Your choice of letter $p$ as the independent variable is a bit confusing and very non-standard. Let's use $t$ (thinking of the regions $R(t)$ varying with time). The most common situation, I think, is that the regions are evolving by flow by a vector field $F$ on $\Bbb R^n$. (I'm also going to switch that dimension to $n$, since there will be lots of derivatives with the letter $d$.) In that case, if $\phi_t(x)$ is the time $t$ flow, then $R(t) = \phi_t(R_0)$, with $R_0=R(0)$. Let's set $\omega = f(x)dx_1\wedge\dots\wedge dx_n$. We can use to change of variables theorem to write $$g(t) = \int_{R(t)} \omega = \int_{\phi_t(R_0)} \omega = \int_{R_0} \phi_t^*\omega.$$ Now, differentiating under the integral sign, $$g'(T) = \frac d{dt}\Big|_{t=T} \int_{R_0} \phi_t^*\omega = \int_{R_0} \frac {\partial}{\partial t}\Big|_{t=T} \phi_t^*\omega.$$ This derivative at $x\in R_0$ is nothing but the Lie derivative $\mathscr L_F\omega$ evaluated at $\phi_T(x)$.

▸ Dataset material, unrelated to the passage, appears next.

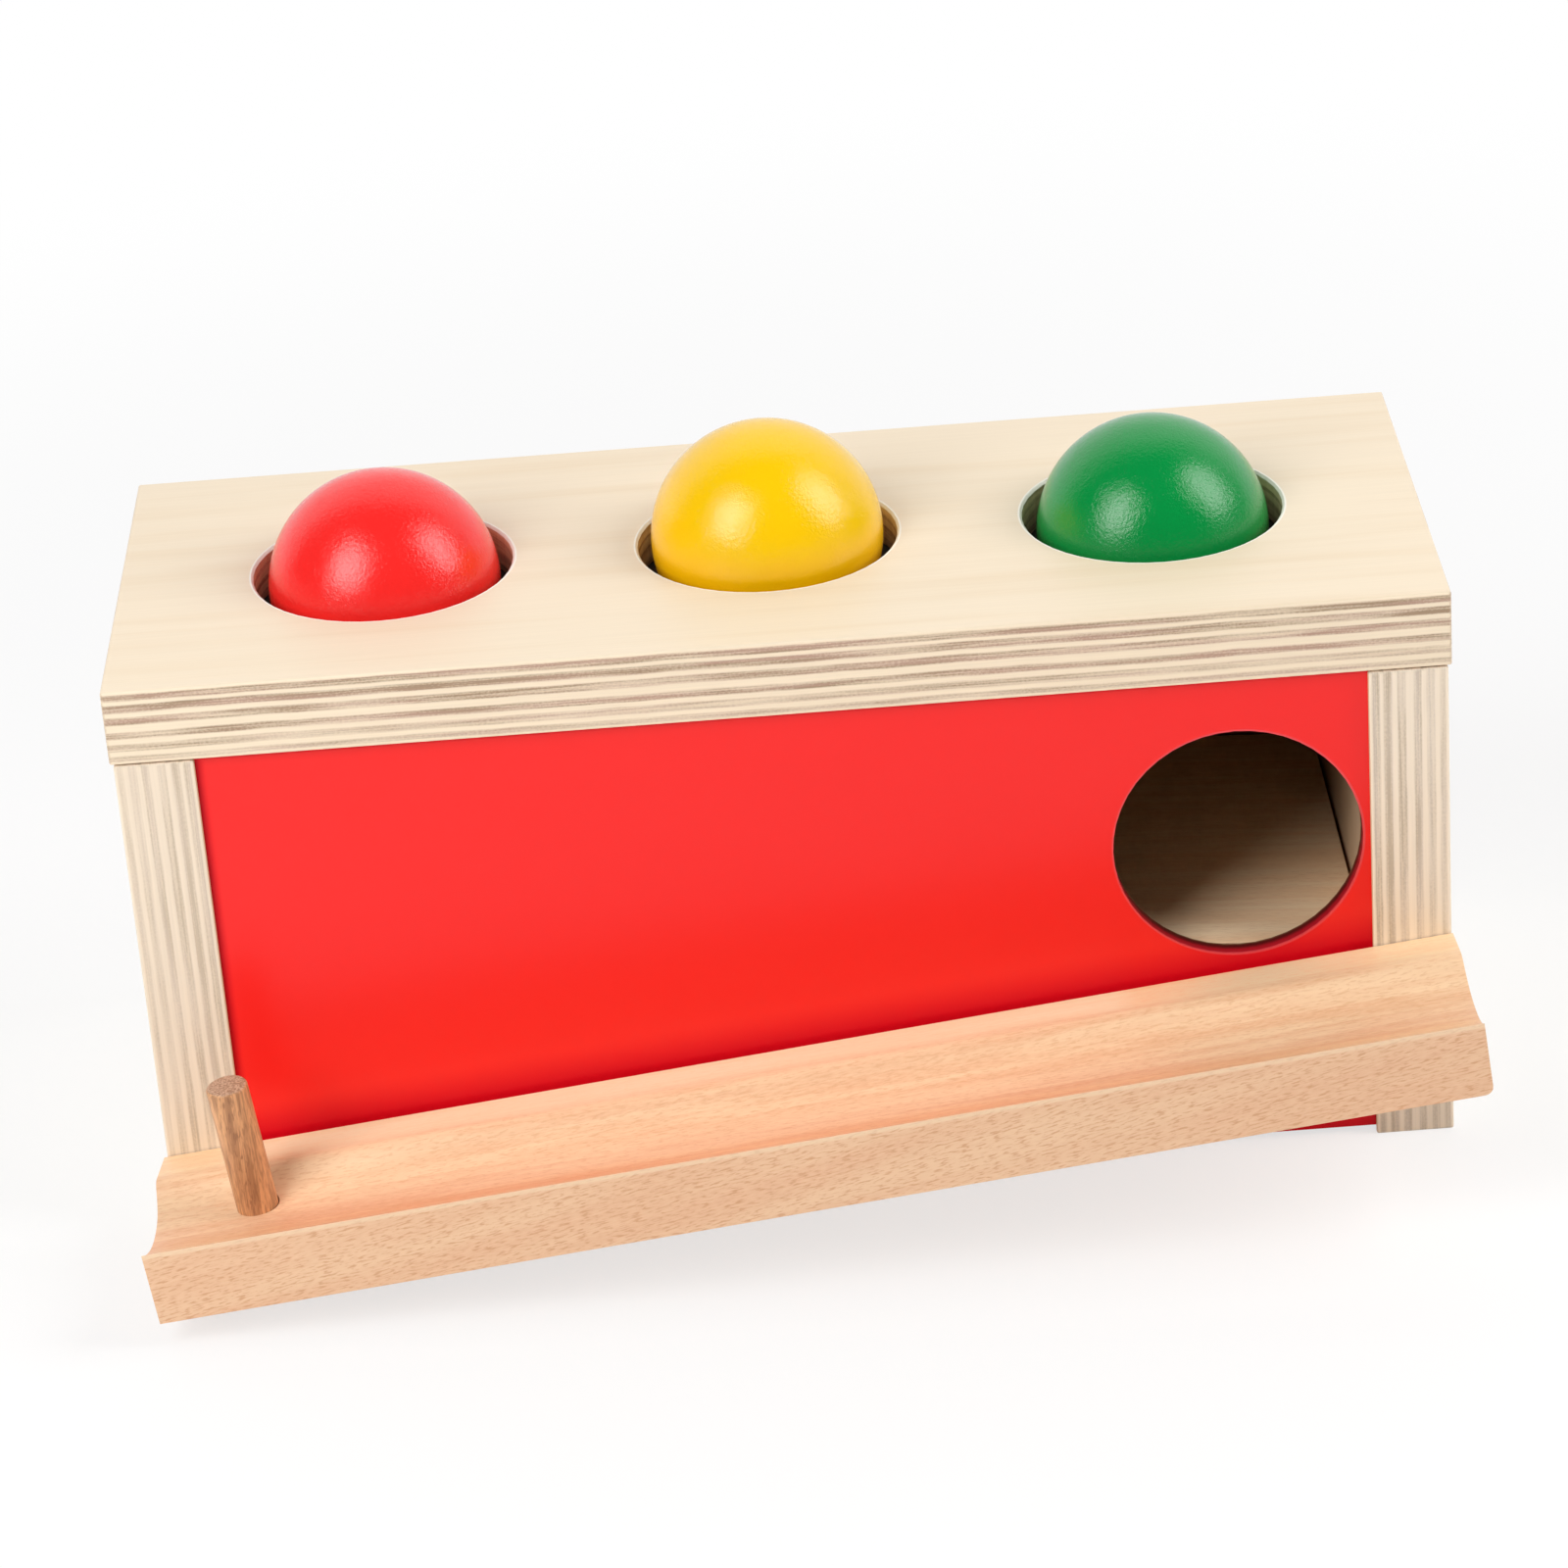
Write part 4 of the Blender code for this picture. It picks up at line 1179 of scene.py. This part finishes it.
@dataclass
class Screws:
    """Countersunk screws with a cross in the head. Lengths are shares of the head's radius."""

    steel: SkinFinish = SkinFinish(
        "zinc_steel", colour=(0.62, 0.62, 0.60, 1.0), tint=(0.42, 0.41, 0.38, 1.0), tint_mask="Gloss",
        tint_share=1.0, rough_mask="Shade", roughness=(0.25, 0.42), peel=0.3 * MM, wave=2 * MM,
        relief=0.006 * MM, metallic=1.0,
    )
    sides: int = 32
    rim_share: float = 0.11
    head_share: float = 0.63
    shank_share: float = 0.5
    point_share: float = 0.86
    tip_share: float = 0.1
    cross_reach_share: float = 0.55
    cross_width_share: float = 0.17
    cross_depth_share: float = 0.45
    smooth_angle: float = math.radians(30.0)
    turn_each: float = math.radians(137.5)

    def grow(self, step: float, scale: float) -> None:
        """In edit mode, extrude the selected end of a screw upwards, and scale it."""
        bpy.ops.mesh.extrude_region_move(TRANSFORM_OT_translate={"value": (0.0, 0.0, step)})
        bpy.ops.transform.resize(value=(scale, scale, 1.0), center_override=(0.0, 0.0, 0.0))

    def cross(self, screw: Piece, radius: float) -> None:
        """Cut the cross into the face of a screw's head.

        Args:
            screw: The screw, with that face at the origin.
            radius: The head's radius.
        """
        reach = 2 * radius * self.cross_reach_share
        width = 2 * radius * self.cross_width_share
        depth = 2 * radius * self.cross_depth_share
        bars = []
        for size in ((reach, width, depth), (width, reach, depth)):
            deselect_all()
            bpy.ops.mesh.primitive_cube_add(size=1.0, scale=size)
            bars.append(bpy.context.object)
            screw.modifiers.new("cross", "BOOLEAN").object = bars[-1]
        bpy.context.view_layer.objects.active = screw
        for modifier in list(screw.modifiers):
            bpy.ops.object.modifier_apply(modifier=modifier.name)
        for bar in bars:
            bpy.data.objects.remove(bar)

    def model(self, pin: Pin) -> Piece:
        """Model a screw that points up, with the face of its head at the origin.

        Args:
            pin: The size of the screw.

        Returns:
            The screw.
        """
        shares = (self.rim_share, self.head_share, self.point_share)
        rim, head, point = (pin.radius * share for share in shares)
        deselect_all()
        bpy.ops.mesh.primitive_circle_add(vertices=self.sides, radius=pin.radius, fill_type="NGON")
        screw = bpy.context.object
        bpy.ops.object.mode_set(mode="EDIT")
        bpy.ops.mesh.select_all(action="SELECT")
        self.grow(rim, 1.0)
        self.grow(head - rim, self.shank_share)
        self.grow(pin.length - head - point, 1.0)
        self.grow(point, self.tip_share)
        bpy.ops.mesh.select_all(action="SELECT")
        bpy.ops.mesh.normals_make_consistent(inside=False)
        bpy.ops.object.mode_set(mode="OBJECT")
        self.cross(screw, pin.radius)
        deselect_all()
        screw.select_set(True)
        bpy.ops.object.shade_smooth_by_angle(angle=self.smooth_angle)
        return screw

    def fit(self, finish: Finish, prefix: str, axes: dict[str, Vector]) -> None:
        """Model a kind of screw once, and put a copy in place of each CAD one.

        Args:
            finish: Their finish.
            prefix: What the new pieces' names start with.
            axes: Each CAD screw's direction, by its node.
        """
        pattern = self.model(Pin.measured(*next(iter(axes.items()))))
        for number, (node, axis) in enumerate(axes.items(), start=1):
            pin = Pin.measured(node, axis)
            screw = hang(f"{prefix}_{number}", pattern.data.copy())
            turn = UP.rotation_difference(axis).to_matrix().to_4x4()
            spin = Matrix.Rotation(self.turn_each * number, 4, "Z")
            screw.matrix_world = Matrix.Translation(pin.middle - axis * pin.length / 2) @ turn @ spin
            settle(screw)
            hand_over(screw, finish, "bench", "screw_steel", node)
        bpy.data.objects.remove(pattern)

    def dress(self) -> None:
        """Model and finish all the screws: upright under the top, and from the cleats out into the sides."""
        finish = self.steel.make()
        nodes = [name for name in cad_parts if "screw" in name]
        self.fit(finish, "board_screw", {name: UP for name in nodes if "retainer" in name})
        outward = {}
        for name in nodes:
            if "cleat" in name:
                outward[name] = Vector((math.copysign(1.0, sum(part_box(name), Vector()).x), 0.0, 0.0))
        self.fit(finish, "side_screw", outward)


def towards(azimuth: float, elevation: float) -> Vector:
    """The direction at an azimuth, from the front towards the right, and an elevation, both in radians."""
    level = math.cos(elevation)
    return Vector((math.sin(azimuth) * level, -math.cos(azimuth) * level, math.sin(elevation)))


@dataclass(frozen=True)
class Softbox:
    """A softbox that faces the bench. Its angles are in degrees and its radiance is 1 at white."""

    name: str
    azimuth: float
    elevation: float
    width: float
    height: float
    radiance: float
    distance: float = 1.3

    def place(self, middle: Vector) -> None:
        """Hang the softbox.

        Args:
            middle: The point that it faces.
        """
        lamp = bpy.data.lights.new(self.name, "AREA")
        lamp.shape = "RECTANGLE"
        lamp.size = self.width
        lamp.size_y = self.height
        lamp.energy = self.radiance * math.pi * self.width * self.height
        away = towards(math.radians(self.azimuth), math.radians(self.elevation))
        holder = hang(self.name, lamp)
        holder.location = middle + away * self.distance
        holder.rotation_euler = away.to_track_quat("Z", "Y").to_euler()
        holder.visible_camera = False


@dataclass
class Studio:
    """A pale floor, two tall softboxes, a white backdrop and the camera."""

    middle: Vector
    azimuth: float = math.radians(0.061)
    elevation: float = math.radians(26.881)
    roll: float = math.radians(-4.319)
    distance: float = 1.2553
    sideways: float = -0.473 * MM
    height: float = 73.44 * MM
    lens: float = 121.92
    floor_size: float = 12.0
    floor_colour: Colour = (0.95, 0.95, 0.95, 1.0)
    floor_roughness: float = 0.9
    near_white: float = 0.7
    whiter: Span = (0.2, 0.7)
    behind: Span = (0.34, 0.48)
    front_fill: float = 0.08
    back_fill: float = 1.0
    softboxes: tuple[Softbox, ...] = (
        Softbox("left_softbox", azimuth=-44.0, elevation=38.0, width=0.64, height=0.9, radiance=6.8),
        Softbox("right_softbox", azimuth=80.0, elevation=37.0, width=0.64, height=0.95, radiance=5.5),
    )

    def floor(self) -> None:
        """Lay the floor, which keeps the bench's shadow and turns white away from it."""
        deselect_all()
        bpy.ops.mesh.primitive_plane_add(size=self.floor_size, location=(self.middle.x, self.middle.y, 0.0))
        floor = bpy.context.object
        floor.name = "studio_floor"
        settle(floor)
        finish = Finish("studio_floor", self.floor_roughness)
        finish.feed("Base Color", self.floor_colour)
        wiring = finish.wiring
        away = wiring.distance(finish.place, tuple(self.middle))
        share = wiring.times(wiring.seen(1.0), wiring.span(away, *self.whiter, self.near_white, 1.0))
        white = wiring.add("Emission", {"Color": WHITE, "Strength": 1.0})
        mixed = wiring.add("MixShader", {0: share, 1: finish.shader.outputs[0], 2: white.outputs[0]})
        output = finish.material.node_tree.nodes["Material Output"]
        wiring.feed(output.inputs["Surface"], mixed.outputs[0])
        floor.data.materials.append(finish.material)

    def world(self) -> None:
        """Fill the shadows, most of all from behind, and look white.

        A glossy ray sees the white only behind the bench, because the balls in the photograph reflect a
        dark front.
        """
        world = bpy.data.worlds.new("studio")
        world.use_nodes = True
        bpy.context.scene.world = world
        wiring = Wiring(world.node_tree)
        background = world.node_tree.nodes["Background"]
        background.inputs["Color"].default_value = WHITE
        direction = wiring.parts(wiring.add("TexCoord").outputs["Generated"])
        seen = wiring.seen(wiring.span(direction["Y"], *self.behind))
        fill = wiring.span(direction["Y"], *self.behind, self.front_fill, self.back_fill)
        strength = wiring.add("Mix", {0: seen, 2: fill, 3: 1.0}, data_type="FLOAT").outputs[0]
        wiring.feed(background.inputs["Strength"], strength)

    def camera(self) -> None:
        """Stand the camera where the photograph was taken from."""
        away = towards(self.azimuth, self.elevation)
        across = UP.cross(away).normalized()
        upward = away.cross(across)
        right = across * math.cos(self.roll) + upward * math.sin(self.roll)
        up = upward * math.cos(self.roll) - across * math.sin(self.roll)
        target = Vector((self.sideways, self.middle.y, self.height))
        turn = Matrix((right, up, away)).transposed().to_4x4()
        camera = hang("camera", bpy.data.cameras.new("camera"))
        camera.data.lens = self.lens
        camera.matrix_world = Matrix.Translation(target + away * self.distance) @ turn
        bpy.context.scene.camera = camera

    def build(self) -> None:
        """Set up the whole studio."""
        self.floor()
        for softbox in self.softboxes:
            softbox.place(self.middle)
        self.world()
        self.camera()
        bpy.context.scene.view_settings.view_transform = "Standard"


def main() -> None:
    """Dress the bench and set up the studio."""
    logging.basicConfig(level=logging.INFO, format="%(name)s: %(message)s")
    for effect in (WoodFibres(), PlywoodLayers(), BeechGrain(), SprayedLacquer()):
        effect.build()
    for assembly in (PlywoodBox(), BallRun(), Balls(), Rail(), Screws()):
        assembly.dress()
    low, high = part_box("top_panel")
    Studio(middle=Vector((0.0, (low.y + high.y) / 2, high.z / 2))).build()


if __name__ == "__main__":
    main()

But we can do it bare-hands here. I'm going to start by assuming that $T=0$. $$\phi_t^*\omega = (\phi_t^*f) \phi_t^*(dx_1\wedge\dots\wedge dx_n) = (f\circ\phi_t)\ d(\phi_t)_1)\wedge\dots\wedge d(\phi_t)_n).$$ Now a few observations. First, $\phi_0(x)=x$ and $\frac d{dt}\phi_t = F\circ\phi_t$ by the definition of flow. Next, since smoothness tells us that $\dfrac{\partial^2\phi_t}{\partial t\partial x_i} = \dfrac{\partial^2\phi_t}{\partial x_i\partial t}$, we see that $\frac{\partial}{\partial t} (d\phi_t) = d(\frac d{dt}\phi_t) = dF\circ\phi_t$. We also need to observe that $$\frac d{dt}\Big|_{t=0}(f\circ\phi_t)(x) = D_{F(x)} f = df(F(x)).$$ Since we're computing the derivative at $t=0$, the product rule will give \begin{align*} \frac d{dt}\Big|_{t=0} \phi^*\omega &= df(F) dx_1\wedge\dots\wedge dx_n + f(dF_1\wedge dx_2\wedge\dots\wedge dx_n + \dots + dx_1\wedge\dots\wedge dx_{n-1}\wedge dF_n) \\ &= \big(df(F) + f\,\text{div}\,F\big)dx_1\wedge\dots\wedge dx_n \\ &= \text{div}\,(fF)\,dx_1\wedge\dots\wedge dx_n \end{align*} Thus, by the Divergence Theorem, $g'(0)$ is the flux of $fF$ across the boundary of $R_0$. Starting the flow at time $t=T$ and using $\phi_{t+T}=\phi_t\circ\phi_T$, we now immediately deduce that the comparable formula holds at $t=T$, obtaining now the flux across the boundary of $R(t)$.
If one recognizes the definition of Lie derivative, one can apply the famous Cartan formula $$\mathscr L_F\omega = \iota_F d\omega + d(\iota_F\omega).$$ In our case, $\omega$ is an $n$-form and so automatically $d\omega = 0$. We then apply Stokes's Theorem to get $$\mathscr L_F\int_{R_0}\omega = \int_{R_0} \mathscr L_F\omega = \int_{R_0} d(\iota_F\omega) = \int_{\partial R_0} \iota_F\omega,$$ and this is precisely the flux we arrived at ultimately.